Key metrics for this business model include free cash flow yield, which reflects capital efficiency, and enterprise value to revenue, which captures growth expectations. The balance sheet strength, characterized by a net cash position and a 4.84 current ratio, provides downside protection. The absence of debt and $2.1 billion cash means the valuation is supported by tangible assets.
The stock's beta of 0.78 suggests lower volatility than the market, reflecting the recurring nature of subscription fees and the secular electronification tailwind. This implies Tradeweb can deliver growth with less cyclical risk, justifying a premium multiple in a diversified portfolio.

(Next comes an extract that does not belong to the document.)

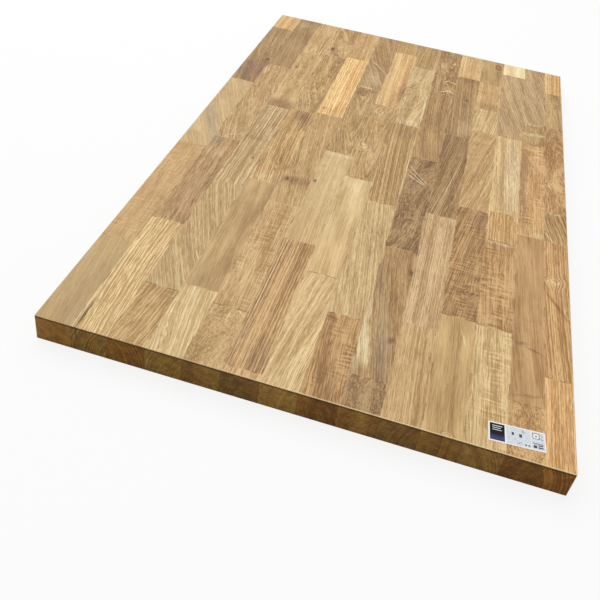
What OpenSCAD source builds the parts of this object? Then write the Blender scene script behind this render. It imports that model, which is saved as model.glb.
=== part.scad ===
// Glued laminated wood panel: rows of solid hardwood blocks, finger jointed end to end and
// glued edge to edge, lying flat with its good face up. X runs across the width, Y along the
// length with the front end at the lower Y, and Z is up from the underside.

/* [Panel] */
// Length of the panel, along the staves
panel_length = 1000; // [400:50:2400]
// Width of the panel, across the staves
panel_width = 600; // [200:10:1200]
// Thickness of the panel
panel_thickness = 36; // [18:1:40]
// Radius of the sanded arris along every edge of the panel
edge_radius = 1.2; // [0.4:0.2:2.4]

/* [Staves] */
// Width of a full stave
stave_width = 44; // [30:1:60]
// Width of the last stave on the right, ripped to bring the panel to its width
last_stave_width = 33; // [15:1:44]

/* [Finger joint] */
// Length of the fingers, along the stave
finger_length = 10; // [4:1:12]
// Wanted distance from one finger to the next, through the thickness
finger_pitch = 4; // [3:0.5:6]
// Width of the flat at a finger's tip
finger_tip = 0.6; // [0.3:0.1:1]
// Height of the plain shoulder above and below the fingers
shoulder_height = 2; // [1:0.5:4]

/* [Label] */
// Length of the paper label, across the panel
label_length = 60; // [40:1:80]
// Height of the paper label, along the panel
label_height = 25; // [16:1:40]
// Thickness of the paper label
label_thickness = 0.15; // [0.1:0.05:0.3]
// From the right edge of the panel to the middle of the label
label_from_right = 62; // [50:1:90]
// From the front end of the panel to the middle of the label
label_from_front = 27; // [26:1:90]
// How far the label is turned from square
label_turn = 4; // [-5:1:5]

/* [Hidden] */
// Steps in the rounding of an arris
arris_steps = 4;
// The least strip of a row, and the least wood between a joint and an end
least_strip = 10;
least_end = 6;

// Wood tones of the blocks
cream = [0.85, 0.76, 0.58];
straw = [0.80, 0.69, 0.47];
golden = [0.80, 0.63, 0.37];
honey = [0.76, 0.60, 0.39];
tan = [0.69, 0.54, 0.37];
orange = [0.77, 0.56, 0.35];
olive = [0.65, 0.54, 0.34];
brown = [0.59, 0.45, 0.31];
dark = [0.48, 0.36, 0.24];
paper = [0.93, 0.93, 0.92];

// The cutting list of a panel 1000 long. Each row is laid from the back end, block by block, as
// [length, tone]. A longer or shorter panel has its blocks in the same order and in proportion.
// Rows after the list start it again.
cutting_list = [
    [[73, golden], [265, brown], [244, straw], [256, honey], [162, olive]],
    [[250, brown], [292, honey], [236, brown], [222, straw]],
    [[165, honey], [241, tan], [255, straw], [241, olive], [98, tan]],
    [[150, tan], [249, olive], [236, tan], [251, brown], [114, straw]],
    [[141, olive], [251, golden], [285, tan], [228, honey], [95, honey]],
    [[258, brown], [249, tan], [243, cream], [240, brown], [10, honey]],
    [[63, tan], [248, golden], [254, tan], [239, golden], [196, honey]],
    [[112, tan], [251, cream], [252, tan], [251, straw], [134, brown]],
    [[210, tan], [250, brown], [250, dark], [243, brown], [47, dark]],
    [[113, cream], [245, brown], [251, dark], [239, honey], [152, honey]],
    [[116, tan], [117, orange], [90, straw], [248, honey], [244, brown], [185, tan]],
    [[56, cream], [266, brown], [241, straw], [75, honey], [179, tan], [183, honey]],
    [[247, tan], [78, tan], [280, orange], [320, tan], [75, brown]],
    [[100, orange], [147, tan], [281, orange], [77, brown], [270, orange], [125, golden]]
];

// Left edge of each row, and the right edge of the last
full_width = panel_width - last_stave_width;
full_rows = floor(full_width / stave_width);
full_edges = [
    for (i = [0 : full_rows])
        if (full_width - i * stave_width > least_strip) i * stave_width
];
row_edges = concat(full_edges, [full_width, panel_width]);
rows = len(row_edges) - 1;

// Fingers fill the thickness between the shoulders
finger_zone = panel_thickness - 2 * shoulder_height;
fingers = max(1, round(finger_zone / finger_pitch));
pitch = finger_zone / fingers;

function row_cuts(r) = cutting_list[r % len(cutting_list)];

function length_up_to(cuts, i) = i < 0 ? 0 : cuts[i][0] + length_up_to(cuts, i - 1);

// Every joint of a row as its distance from the back end. A joint too near an end is left out.
function joints(r) =
    let (cuts = row_cuts(r))
    let (stretch = panel_length / length_up_to(cuts, len(cuts) - 1))
    [
        for (i = [0 : len(cuts) - 2])
            let (j = length_up_to(cuts, i) * stretch)
            if (j > finger_length + least_end && j < panel_length - least_end) j
    ];

// A finger joint seen from the side, from the top face down. The fingers reach towards the back.
function finger_line(j) = concat(
    [[j, panel_thickness]],
    [
        for (k = [0 : fingers - 1])
            let (high = panel_thickness - shoulder_height - k * pitch)
            each [
                [j, high - finger_tip / 2],
                [j - finger_length, high - pitch / 2 + finger_tip / 2],
                [j - finger_length, high - pitch / 2 - finger_tip / 2],
                [j, high - pitch + finger_tip / 2]
            ]
    ],
    [[j, 0]]
);

// A sawn and eased end or side, from the top face down. inward is 1 or -1.
function eased_line(at, inward) = concat(
    [
        for (a = [0 : 90 / arris_steps : 90])
            [at + inward * edge_radius * (1 - sin(a)), panel_thickness - edge_radius * (1 - cos(a))]
    ],
    [
        for (a = [0 : 90 / arris_steps : 90])
            [at + inward * edge_radius * (1 - cos(a)), edge_radius * (1 - sin(a))]
    ]
);

function reversed(list) = [for (i = [len(list) - 1 : -1 : 0]) list[i]];

// One block, drawn in side view from its back end to its front end
module block(r, k) {
    j = joints(r);
    back_line = k == 0 ? eased_line(0, 1) : finger_line(j[k - 1]);
    front_line = k == len(j) ? eased_line(panel_length, -1) : finger_line(j[k]);
    outline = [for (p = concat(back_line, reversed(front_line))) [panel_length / 2 - p[0], p[1]]];
    color(row_cuts(r)[k][1])
        translate([row_edges[r] - panel_width / 2, 0, 0])
            rotate([90, 0, 90])
                linear_extrude(height = row_edges[r + 1] - row_edges[r])
                    polygon(outline);
}

// The panel's own section across the staves, with its eased long sides
module eased_section() {
    rotate([90, 0, 0])
        linear_extrude(height = panel_length + 2, center = true)
            polygon(concat(
                eased_line(-panel_width / 2, 1),
                reversed(eased_line(panel_width / 2, -1))
            ));
}

// Every second block of a row, so that blocks of one node never touch. first is 0 or 1.
module row_blocks(r, first) {
    for (k = [first : 2 : len(joints(r))]) block(r, k);
}

// The panel's outline from above, with its eased corners
module eased_plan() {
    side = panel_width / 2 - edge_radius;
    end = panel_length / 2 - edge_radius;
    corners = [[side, end, 0], [-side, end, 90], [-side, -end, 180], [side, -end, 270]];
    translate([0, 0, -1])
        linear_extrude(height = panel_thickness + 2)
            polygon([
                for (c = corners)
                    for (a = [0 : 90 / arris_steps : 90])
                        [c[0] + edge_radius * cos(c[2] + a), c[1] + edge_radius * sin(c[2] + a)]
            ]);
}

// The outer rows also take the eased long sides and corners
module stave_row(r, first) {
    if (r == 0 || r == rows - 1) {
        intersection() {
            row_blocks(r, first);
            eased_section();
            eased_plan();
        }
    } else {
        row_blocks(r, first);
    }
}

module label() {
    color(paper)
        translate([
            panel_width / 2 - label_from_right,
            label_from_front - panel_length / 2,
            panel_thickness
        ])
            rotate([0, 0, label_turn])
                translate([-label_length / 2, -label_height / 2, 0])
                    cube([label_length, label_height, label_thickness]);
}

function row_name(r, first) = str("row_", r < 9 ? "0" : "", r + 1, first == 0 ? "_odd" : "_even");

for (r = [0 : rows - 1])
    for (first = [0, 1])
        stave_row(r, first);
label();
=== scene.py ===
# %% [markdown]
# # A glued laminated wood panel
# The panel is 14 rows of solid hardwood blocks. The blocks of a row meet end to end in finger
# joints, and the rows are glued edge to edge. The shapes come from the CAD model, which is
# loaded first and never changed, so this lesson is about giving 72 blocks of wood a figure of
# their own. Everything is in metres: X across the panel, Y along it, Z up from the floor.

# %% Load the CAD model
import math
import bmesh
import bpy
from mathutils import Matrix, Vector


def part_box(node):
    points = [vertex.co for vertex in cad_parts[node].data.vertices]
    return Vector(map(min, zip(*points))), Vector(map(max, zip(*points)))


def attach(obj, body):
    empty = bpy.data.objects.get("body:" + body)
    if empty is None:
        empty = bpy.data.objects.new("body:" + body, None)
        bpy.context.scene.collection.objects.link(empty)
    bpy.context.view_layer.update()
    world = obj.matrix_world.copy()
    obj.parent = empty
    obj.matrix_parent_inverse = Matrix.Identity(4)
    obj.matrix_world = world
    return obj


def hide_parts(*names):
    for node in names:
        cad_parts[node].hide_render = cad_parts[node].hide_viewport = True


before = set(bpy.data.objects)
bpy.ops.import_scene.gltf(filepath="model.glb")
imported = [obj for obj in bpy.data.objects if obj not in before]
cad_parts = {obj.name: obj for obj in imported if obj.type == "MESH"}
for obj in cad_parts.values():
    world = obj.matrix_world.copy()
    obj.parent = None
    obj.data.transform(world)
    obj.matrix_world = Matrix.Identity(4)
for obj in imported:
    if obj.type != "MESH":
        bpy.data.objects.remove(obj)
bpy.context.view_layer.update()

MM = 0.001

# %% [markdown]
# ## The camera
# The photograph looks down at the front end of the panel from above its left half. Its four top
# corners and the two lower ones at the front give the camera's place, its turn and its lens.
# The middle of the picture lies a little below the lens's axis, as when a picture is cut out of
# a larger one: the shift says how much.

# %% Camera
lens_data = bpy.data.cameras.new("camera")
lens_data.sensor_width = 36
lens_data.lens = 45.37
lens_data.shift_y = -0.15
lens_data.clip_start = 0.01
camera = bpy.data.objects.new("camera", lens_data)
camera.location = (0.0737, -1.0342, 0.6576)
camera.rotation_euler = [math.radians(a) for a in (54.017, -7.044, 15.081)]
bpy.context.scene.collection.objects.link(camera)
bpy.context.scene.camera = camera
print("camera", tuple(camera.location), "lens", lens_data.lens)

# %% [markdown]
# ## Writing materials as recipes
# A wood finish is a chain of many small shader nodes. Placing each by hand is slow, so a short
# helper writes them: it adds a node, feeds its sockets in order and gives back the output. A
# number stays on the socket, and an output of another node is linked.

# %% Node helpers
class Recipe:
    """A node tree that is written one step at a time."""

    def __init__(self, tree):
        self.tree = tree

    def step(self, kind, *feeds, out=0, **settings):
        node = self.tree.nodes.new(kind)
        for name, value in settings.items():
            setattr(node, name, value)
        for socket, feed in zip([i for i in node.inputs if i.enabled], feeds):
            self.feed(socket, feed)
        return [o for o in node.outputs if o.enabled][out]

    def feed(self, socket, feed):
        if isinstance(feed, bpy.types.NodeSocket):
            self.tree.links.new(feed, socket)
        elif feed is not None:
            socket.default_value = feed

    def sum(self, operation, *values):
        return self.step("ShaderNodeMath", *values, operation=operation)

    def add(self, first, *rest):
        for value in rest:
            first = self.sum("ADD", first, value)
        return first

    def times(self, first, *rest):
        for value in rest:
            first = self.sum("MULTIPLY", first, value)
        return first

    def minus(self, a, b):
        return self.sum("SUBTRACT", a, b)

    def point(self, x=0.0, y=0.0, z=0.0):
        return self.step("ShaderNodeCombineXYZ", x, y, z)

    def parts(self, vector):
        node = self.tree.nodes.new("ShaderNodeSeparateXYZ")
        self.tree.links.new(vector, node.inputs[0])
        return list(node.outputs)

    def ease(self, value, low, high, start=0.0, end=1.0):
        """Smoothly from start, where value is low, to end, where it is high."""
        return self.step("ShaderNodeMapRange", value, low, high, start, end,
                         interpolation_type="SMOOTHSTEP")

    def grain(self, place, detail=2.0, rough=0.5, line=False):
        """Cloudy noise, about 0.5 on average. line takes one number for its place."""
        node = self.tree.nodes.new("ShaderNodeTexNoise")
        node.noise_dimensions = "1D" if line else "3D"
        self.tree.links.new(place, node.inputs["W" if line else "Vector"])
        node.inputs["Scale"].default_value = 1.0
        node.inputs["Detail"].default_value = detail
        node.inputs["Roughness"].default_value = rough
        return node.outputs[0]

    def blend(self, share, a, b, how="MIX"):
        """Colour a, covered by colour b as far as share says."""
        return self.step("ShaderNodeMix", share, a, b, data_type="RGBA", blend_type=how)

    def either(self, share, a, b):
        """Three numbers a where share is 0, and b where it is 1."""
        return self.step("ShaderNodeMix", share, a, b, data_type="VECTOR")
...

Conclusion: The Infrastructure Play on Market Evolution
Tradeweb's investment thesis centers on two interlocking advantages: a technology moat that captures the secular electronification of fixed income markets, and a diversified business model that reduces cyclicality while expanding the addressable market. The 26-year record revenue streak, 54% EBITDA margins, and $1 billion+ free cash flow demonstrate realized, profitable growth.
The critical variables for future returns are the pace of electronification in swaps and credit, the success of ICD cross-selling and international expansion, and the impact of digital asset tokenization. Management's guidance for continued investment in these areas, supported by a fortress balance sheet, suggests a proactive strategy.
The stock's premium valuation requires consistent execution, but the company's track record of market share gains, margin expansion, and financial discipline provides confidence in the long-term outlook. Tradeweb offers exposure to the structural evolution of financial markets rather than just cyclical trading activity, which is a vital distinction for long-term risk-adjusted returns.